Wavelength for $v_{2}$ can be calculated as:

$\lambda=\frac{c}{v_{1}}$

$=\frac{3 \times 10^{8}}{12 \times 10^{6}}=25 \mathrm{~m}$

Hence the wavelength range of the radio is $40 \mathrm{~m}$ to $25 \mathrm{~m}$.

Question 6. A charged particle oscillates about its mean equilibrium position with a frequency of $10^{9} \mathrm{~Hz}$. What is the frequency of the electromagnetic waves produced by the oscillator?

Solution. About its mean position, the frequency of an electromagnetic wave produced by the oscillator is the same as the frequency of a charged particle oscillating, i.e., $10^{9} \mathrm{~Hz}$.

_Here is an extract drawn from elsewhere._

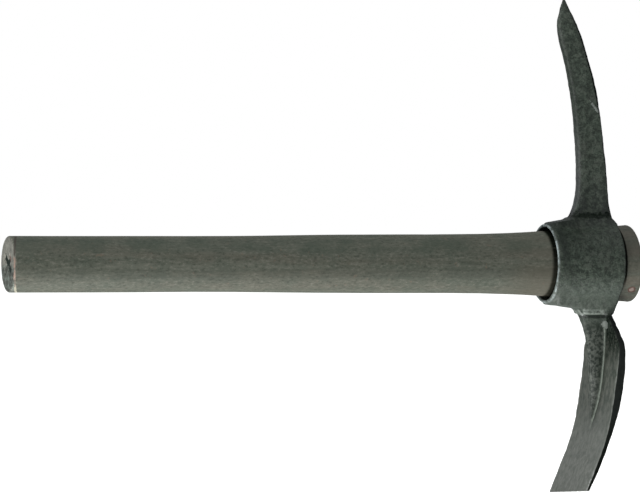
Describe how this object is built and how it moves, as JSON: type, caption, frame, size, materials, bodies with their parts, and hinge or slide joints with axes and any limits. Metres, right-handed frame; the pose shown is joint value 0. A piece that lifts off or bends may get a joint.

Question 7. The amplitude of the magnetic field part of a harmonic electromagnetic wave in vacuum is $\mathrm{B}_{0}=510 \mathrm{nT}$. What is the amplitude of the electric field part of the wave?

Solution. Given that,

The amplitude of the magnetic field of an electromagnetic wave in a vacuum,

$\mathrm{B}_{\mathrm{o}}=510 \mathrm{nT}=510 \times 10^{-9} \mathrm{~T}$

Speed of light in a vacuum, $c=3 \times 10^{8} \mathrm{~m} / \mathrm{s}$

The relation between the amplitude of the electric field and the magnetic field is

$c=\frac{E_{0}}{B_{0}}$

$E=c B_{o}=3 \times 10^{8} \times 510 \times 10^{-9}=153 \mathrm{~N} / \mathrm{C}$

Therefore, the amplitude of the electric field part of the wave is $153 \mathrm{~N} / \mathrm{C}$.

Question 8. Suppose that the electric field amplitude of an electromagnetic wave is $\mathrm{E}_{0}=120 \mathrm{~N} / \mathrm{C}$ and that its frequency is $v=50.0 \mathrm{MHz}$.

(a) Determine, $\mathrm{B}_{0} \omega, k$, and $\lambda$.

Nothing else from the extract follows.